The toaster is a very hands-off kind of system, something I highly appreciate after being in the sysadmin trenches for nearly 15 years. The fact that Matt runs live toasters also helps. You just know that every new little widget and knob on new toasters are useful one way or another.

"What the hell happened to all the spam ?!?" - some guy in my company

hertie - 02 Feb 2004

I simply gave it a shot and was very surprised that all of a sudden I had a working mailserver at my disposal without knowing what I was doing..

Just the kind of user you like on a support forum, eh?

chny - 02 Feb 2004

It came highly recommended by a friend I trust who run email servers with, compared to my setup, very many users.

After having battled through the install back then I got kind of hooked seeing as it's mostly a "do and forget" setup.

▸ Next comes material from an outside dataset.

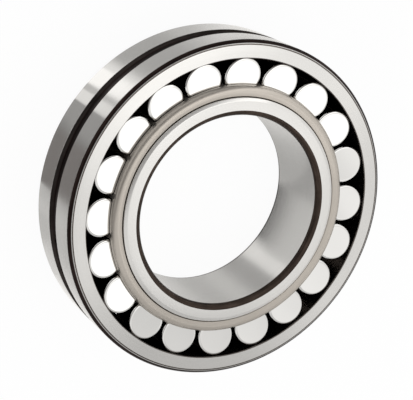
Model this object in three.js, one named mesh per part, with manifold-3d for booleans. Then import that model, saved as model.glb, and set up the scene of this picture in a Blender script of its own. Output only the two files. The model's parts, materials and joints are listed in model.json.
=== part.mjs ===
// A double-row spherical roller bearing, lying flat: its bore axis is +Z, its centre is the origin, and
// the side that faces up is called the front. Lengths are millimetres.

import * as THREE from 'three';
import { mergeVertices } from 'three/addons/utils/BufferGeometryUtils.js';
import Module from 'manifold-3d';

const wasm = await Module();
wasm.setup();

// The section, measured outward from the bore along the line on which a roller bears
const boreDiameter = 85;
const innerRingWall = 9.2;
const rollerDiameter = 17.4;
const outerRingWall = 5.6;
const racewayClearance = 0.15;

// Along the bore axis
const bearingWidth = 36;
const rollerLength = 12.4;
const guideRingWidth = 3.2;
const guideSideClearance = 0.3;

// Corners, groove and holes of the outer ring
const outerCornerRadial = 2.2;
const outerCornerAxial = 2;
const grooveWidth = 7.6;
const grooveFloorWidth = 5.4;
const grooveDepth = 1.5;
const lubricationHoleDiameter = 4.5;
const lubricationHoleCount = 3;
const cutOverrun = 1;

// Corners and shoulders of the inner ring
const boreCornerRadial = 2.4;
const boreCornerAxial = 2.3;
const shoulderWidth = 2.6;
const shoulderDrop = 1.35;

// Rollers
const rollerEndChamfer = 0.5;
const leastRollerGap = 1.1;
const rollerCrownShare = 0.98;

// Cages, pressed from one thickness of sheet
const cageSheet = 1.1;
const cageBendRadius = 1.4;
const cageTaper = 2.1;
const cageWaistHeight = 2.35;
const cageSeparation = 0.5;
const cageLipClearance = 0.5;
const cageLand = 2.1;
const pocketClearance = 0.3;

// Guide ring
const guideRingHeight = 3.35;
const guideBoreClearance = 0.3;
const guideCageClearance = 0.35;

// How finely round shapes are faceted
const facetsPerRoller = 3;
const rollerSides = 16;
const holeSides = 12;
const cornerSteps = 2;
const bendSteps = 3;
const crownSteps = 2;
const outerRacewaySteps = 10;
const innerRacewaySteps = 4;

// Worked out from the sizes above
const halfWidth = bearingWidth / 2;
const boreRadius = boreDiameter / 2;
const rollerRadius = rollerDiameter / 2;
const innerRacewayReach = boreRadius + innerRingWall;
const rollerReach = innerRacewayReach + racewayClearance + rollerRadius;
const outerRacewayRadius = rollerReach + rollerRadius + racewayClearance;
const outsideRadius = outerRacewayRadius + outerRingWall;
const crownRadius = outerRacewayRadius * rollerCrownShare;
const rollerHalfLength = rollerLength / 2;
const rollerEndRadius = rollerBarrelRadius(rollerHalfLength) - rollerEndChamfer;
const contactAngle = rowContactAngle();
const bearingLine = new THREE.Vector2(Math.cos(contactAngle), Math.sin(contactAngle));
const rollerCentre = bearingLine.clone().multiplyScalar(rollerReach);
const rollersPerRow = Math.floor(2 * Math.PI * rollerCentre.x / (rollerDiameter + leastRollerGap));
const rollerPitch = 2 * Math.PI / rollersPerRow;
const ringSegments = rollersPerRow * facetsPerRoller;
const racewayInnerHeight = guideRingWidth / 2 + guideSideClearance;
const racewayOuterHeight = halfWidth - shoulderWidth;
const guideRingBore = innerRacewayRadius(racewayInnerHeight) + guideBoreClearance;
const guideRingOutside = guideRingBore + guideRingHeight;
const cageWaistBore = guideRingOutside + guideCageClearance;

// Distance from a roller's axis to its barrel, at a place along it measured from its middle
function rollerBarrelRadius(along) {
  return rollerRadius - crownRadius + Math.sqrt(crownRadius ** 2 - along ** 2);
}

// The angle that brings the inner end of a roller down to its clearance from the guide ring
function rowContactAngle() {
  const cornerReach = rollerReach - rollerEndRadius;
  const cornerHeight = guideRingWidth / 2 + guideSideClearance;
  const cornerAngle = Math.atan2(rollerHalfLength, cornerReach);
  return cornerAngle + Math.asin(cornerHeight / Math.hypot(cornerReach, rollerHalfLength));
}

// Height of the plane of a roller's outer end, at a distance from the bore axis
function rollerOuterEndHeight(radius) {
  const middle = rollerCentre.y + rollerHalfLength / Math.cos(contactAngle);
  return middle + (radius - rollerCentre.x) * Math.tan(contactAngle);
}

// Radius of the front raceway of the inner ring, at a height above the middle of the bearing
function innerRacewayRadius(height) {
  const centre = bearingLine.clone().multiplyScalar(innerRacewayReach + outerRacewayRadius);
  return centre.x - Math.sqrt(outerRacewayRadius ** 2 - (height - centre.y) ** 2);
}

// Factor that puts the flats of a many-sided hollow where the true circle would be
function hollowShare(sides) {
  return 1 / Math.cos(Math.PI / sides);
}

// Points of an elliptical arc in the section plane, from one angle to another in radians
function arcPoints(centre, radial, axial, from, to, steps) {
  return Array.from({ length: steps + 1 }, (_, step) => {
    const angle = THREE.MathUtils.lerp(from, to, step / steps);
    return new THREE.Vector2(centre.x + radial * Math.cos(angle), centre.y + axial * Math.sin(angle));
  });
}

function point(radius, height) {
  return new THREE.Vector2(radius, height);
}

// The same points at mirrored heights, in the other order
function mirrored(points) {
  return points.map((place) => point(place.x, -place.y)).reverse();
}

// Turns a section, drawn anticlockwise with the radius first and the height second, about the Z axis
function revolve(section, sides) {
  return new THREE.LatheGeometry(section, sides).rotateX(Math.PI / 2);
}

function revolveRing(section) {
  return revolve([...section, section[0].clone()], ringSegments);
}

function solidOf(geometry) {
  const bare = geometry.clone();
  bare.deleteAttribute('normal');
  bare.deleteAttribute('uv');
  const merged = mergeVertices(bare);
  const triangles = [];
  for (let first = 0; first < merged.index.count; first += 3) {
    const corners = [0, 1, 2].map((turn) => merged.index.getX(first + turn));
    if (new Set(corners).size === 3) triangles.push(...corners);
  }
  return new wasm.Manifold(new wasm.Mesh({
    numProp: 3,
    vertProperties: merged.attributes.position.array,
    triVerts: Uint32Array.from(triangles),
  }));
}

function geometryOf(solid) {
  const mesh = solid.getMesh();
  const geometry = new THREE.BufferGeometry();
  geometry.setAttribute('position', new THREE.BufferAttribute(mesh.vertProperties, 3));
  geometry.setIndex(new THREE.BufferAttribute(mesh.triVerts, 1));
  geometry.computeVertexNormals();
  return geometry;
}

function outerRingSection() {
  const cornerCentre = point(outsideRadius - outerCornerRadial, halfWidth - outerCornerAxial);
  const frontCorner = arcPoints(cornerCentre, outerCornerRadial, outerCornerAxial, 0, Math.PI / 2, cornerSteps);
  const frontOutside = [
    point(outsideRadius - grooveDepth, grooveFloorWidth / 2),
    point(outsideRadius, grooveWidth / 2),
    ...frontCorner,
  ];
  const edgeAngle = Math.asin(halfWidth / outerRacewayRadius);
  const racewayRadial = outerRacewayRadius * hollowShare(ringSegments);
  const raceway = arcPoints(point(0, 0), racewayRadial, outerRacewayRadius, edgeAngle, -edgeAngle, outerRacewaySteps);
  return [...mirrored(frontOutside), ...frontOutside, ...raceway];
}

// A round cutter that reaches from inside the raceway to outside the ring
function lubricationHole(turn) {
  const from = outerRacewayRadius - cutOverrun;
  const length = outsideRadius + cutOverrun - from;
  const cutter = new THREE.CylinderGeometry(
    lubricationHoleDiameter / 2, lubricationHoleDiameter / 2, length, holeSides);
  return cutter.rotateZ(Math.PI / 2).translate(from + length / 2, 0, 0).rotateZ(turn);
}

function outerRingGeometry() {
  let ring = solidOf(revolveRing(outerRingSection()));
  for (let hole = 0; hole < lubricationHoleCount; hole += 1) {
    const turn = 2 * Math.PI * hole / lubricationHoleCount;
    ring = ring.subtract(solidOf(lubricationHole(turn)));
  }
  return geometryOf(ring);
}

function innerRingSection() {
  const raceway = Array.from({ length: innerRacewaySteps + 1 }, (_, step) => {
    const height = THREE.MathUtils.lerp(racewayInnerHeight, racewayOuterHeight, step / innerRacewaySteps);
    return point(innerRacewayRadius(height), height);
  });
  const faceEdge = point(innerRacewayRadius(racewayOuterHeight) - shoulderDrop, halfWidth);
  const cornerCentre = point(boreRadius + boreCornerRadial, halfWidth - boreCornerAxial);
  const boreCorner = arcPoints(
    cornerCentre, boreCornerRadial, boreCornerAxial, Math.PI / 2, Math.PI, cornerSteps);
  const frontOutline = [...raceway, faceEdge, ...boreCorner];
  return [...frontOutline, ...mirrored(frontOutline)];
}

function guideRingSection() {
  const flare = guideRingHeight * Math.tan(contactAngle);
  const frontSide = [
    point(guideRingOutside, guideRingWidth / 2 + flare),
    point(guideRingBore, guideRingWidth / 2),
  ];
  return [...frontSide, ...mirrored(frontSide)];
}

function rollerGeometry() {
  const barrelHalf = rollerHalfLength - rollerEndChamfer;
  const barrel = Array.from({ length: crownSteps + 1 }, (_, step) => {
    const along = THREE.MathUtils.lerp(-barrelHalf, barrelHalf, step / crownSteps);
    return point(rollerBarrelRadius(along), along);
  });
  const outline = [
    point(0, -rollerHalfLength),
    point(rollerEndRadius, -rollerHalfLength),
    ...barrel,
    point(rollerEndRadius, rollerHalfLength),
    point(0, rollerHalfLength),
  ];
  return revolve(outline, rollerSides);
}

// The space that a roller needs in its cage, as a barrel with square ends
function pocketCutter() {
  const half = rollerHalfLength + pocketClearance;
  const middle = (rollerRadius + pocketClearance) * hollowShare(rollerSides);
  const end = (rollerBarrelRadius(half) + pocketClearance) * hollowShare(rollerSides);
  const outline = [point(0, -half), point(end, -half), point(middle, 0), point(end, half), point(0, half)];
  return revolve(outline, rollerSides);
}

// Places a roller-shaped geometry on the bearing line of the front row, in the plane of X and Z
function placedInRow(geometry) {
  return geometry.rotateY(-contactAngle).translate(rollerCentre.x, 0, rollerCentre.y);
}

function cageSection() {
  const waist = cageWaistBore + cageSheet;
  const rim = waist - cageTaper;
  const waistBottom = cageSeparation / 2;
  const waistTop = waistBottom + cageWaistHeight;
  const front = rollerOuterEndHeight(rim) + pocketClearance + cageLand;
  const lip = innerRacewayRadius(racewayOuterHeight) + cageLipClearance;
  const bendCentre = point(rim - cageBendRadius, front - cageBendRadius);
  const innerBend = cageBendRadius - cageSheet;
  return [
    point(cageWaistBore, waistBottom),
    point(waist, waistBottom),
    point(waist, waistTop),
    ...arcPoints(bendCentre, cageBendRadius, cageBendRadius, 0, Math.PI / 2, bendSteps),
    point(lip, front),
    point(lip, front - cageSheet),
    ...arcPoints(bendCentre, innerBend, innerBend, Math.PI / 2, 0, bendSteps),
    point(cageWaistBore, waistTop),
  ];
}

function cageGeometry() {
  const blank = solidOf(revolveRing(cageSection()));
  const pockets = Array.from({ length: rollersPerRow }, (_, roller) =>
    solidOf(placedInRow(pocketCutter()).rotateZ(roller * rollerPitch)));
  return geometryOf(pockets.reduce((cage, pocket) => cage.subtract(pocket), blank));
}

const ringSteel = new THREE.MeshStandardMaterial({ color: 0xdcdad5, roughness: 0.35, metalness: 0.9 });
const rollerSteel = new THREE.MeshStandardMaterial({ color: 0xe9e8e4, roughness: 0.2, metalness: 0.95 });
const cageSteel = new THREE.MeshStandardMaterial({ color: 0xb8aea1, roughness: 0.5, metalness: 0.6 });
const guideSteel = new THREE.MeshStandardMaterial({ color: 0x8f8b86, roughness: 0.45, metalness: 0.8 });

function namedMesh(name, geometry, material) {
  const mesh = new THREE.Mesh(geometry, material);
  mesh.name = name;
  return mesh;
}

// One row of rollers in its cage, made as the front row
function rollerRow(side) {
  const row = new THREE.Group();
  row.add(namedMesh(`cage_${side}`, cageGeometry(), cageSteel));
  for (let roller = 0; roller < rollersPerRow; roller += 1) {
    const spoke = new THREE.Group();
    spoke.rotation.z = roller * rollerPitch;
    const number = String(roller + 1).padStart(2, '0');
    const mesh = namedMesh(`roller_${side}_${number}`, rollerGeometry(), rollerSteel);
    mesh.position.set(rollerCentre.x, 0, rollerCentre.y);
    mesh.rotation.y = -contactAngle;
    spoke.add(mesh);
    row.add(spoke);
  }
  return row;
}

const frontRow = rollerRow('front');
const rearRow = rollerRow('rear');
rearRow.rotation.set(Math.PI, 0, rollerPitch / 2);

const bearing = new THREE.Group();
bearing.add(
  namedMesh('outer_ring', outerRingGeometry(), ringSteel),
  namedMesh('inner_ring', revolveRing(innerRingSection()), ringSteel),
  namedMesh('guide_ring', revolveRing(guideRingSection()), guideSteel),
  frontRow,
  rearRow,
);

export default bearing;
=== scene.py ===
import json
import math

import bmesh
import bpy
from mathutils import Matrix, Quaternion, Vector


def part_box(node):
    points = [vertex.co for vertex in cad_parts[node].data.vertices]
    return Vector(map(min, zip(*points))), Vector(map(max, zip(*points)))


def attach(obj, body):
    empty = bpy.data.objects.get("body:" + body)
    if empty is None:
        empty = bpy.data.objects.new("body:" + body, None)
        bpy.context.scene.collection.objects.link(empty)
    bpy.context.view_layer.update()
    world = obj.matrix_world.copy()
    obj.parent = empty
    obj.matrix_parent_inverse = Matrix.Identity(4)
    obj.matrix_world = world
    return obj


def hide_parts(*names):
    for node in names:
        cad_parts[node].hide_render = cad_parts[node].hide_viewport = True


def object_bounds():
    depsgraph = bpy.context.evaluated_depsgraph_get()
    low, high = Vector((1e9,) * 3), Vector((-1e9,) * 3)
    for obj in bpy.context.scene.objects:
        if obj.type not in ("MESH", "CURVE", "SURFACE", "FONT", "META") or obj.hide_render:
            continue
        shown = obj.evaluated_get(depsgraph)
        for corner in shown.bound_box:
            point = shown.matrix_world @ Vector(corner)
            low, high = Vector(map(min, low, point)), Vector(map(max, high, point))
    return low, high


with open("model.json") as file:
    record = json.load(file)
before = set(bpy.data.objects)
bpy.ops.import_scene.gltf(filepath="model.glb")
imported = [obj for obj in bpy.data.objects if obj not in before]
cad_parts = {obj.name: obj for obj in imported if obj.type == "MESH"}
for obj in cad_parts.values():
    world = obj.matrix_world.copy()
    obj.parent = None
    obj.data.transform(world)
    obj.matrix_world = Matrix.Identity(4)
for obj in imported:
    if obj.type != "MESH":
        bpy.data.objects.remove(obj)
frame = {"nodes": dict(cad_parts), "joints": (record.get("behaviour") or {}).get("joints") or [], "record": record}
cad_low, cad_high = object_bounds()
MM = 0.001

# How finely the round shapes are turned
RING_STEPS = 256
ROLLER_STEPS = 56
ARC_STEPS = 24
CORNER_STEPS = 6
EDGE_STEPS = 3
SHARP_ANGLE = math.radians(50)
MERGE_DISTANCE = MM / 1000

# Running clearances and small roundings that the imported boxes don't give
RACEWAY_CLEARANCE = 0.15 * MM
POCKET_CLEARANCE = 0.3 * MM
CROWN_SHARE = 0.98
EDGE_ROUNDING = 0.25 * MM
ROLLER_CORNER = 1.0 * MM
ROLLER_FLAT_MARGIN = 0.15 * MM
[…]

Stability is also nice and the features it supports, all though appearing to me as a whee bit undocumented at times, are great.

Mail list support is also great and the general knowledge of the list combined is very impressive.

Friendliness in the community is also a great aspect of this project. Continuous support and possibility to actually buy expertise is reassuring for those who use it (me not included). Even for us who doesn't actually use your purchased services, it's comforting to know that people actually do and find your time worth their money. This puts some weight behind the project.

The fact that it's actively developed is also really great.

Robert C

I had always needed to install everything manually on all new machines. It took some time to install FreeBSD, update everything, install all the programs, make sure all the configs are correct, etc. But with the toaster I wrote a script to do all this for me based on your toaster setup. It automates it. All I have to do now is install FreeBSD via CDROM, then put the script on the box and execute. I can then walk away and come back later to a completely running machine. (Things of course have to be tweaked for this to work). If a one word answer was required, it would simply be "time." Thanks matt! =]

Adam

Having never built high-traffic mail server before, I was looking for something that would grow with our company. The mail server I was tasked to build had to be stable and perform well. After doing a ton of research into mail servers that supported virtual domains, I came across Matt's Toaster. I evaluated the toaster and it met each of our requirements. It's proven to be extremely stable, easy to upgrade and configure, feature-rich and a strong performer under load. We eventually moved the toaster into production and haven't looked back since.

krueger

Why repeat someones good work? Matt's toaster script had some features I wanted and by all mean it saved me time not to figure out the quirks to make them work. I'm a long time FreeBSD fan and now Apple OSX. Gives me more time to work on XF86 drivers.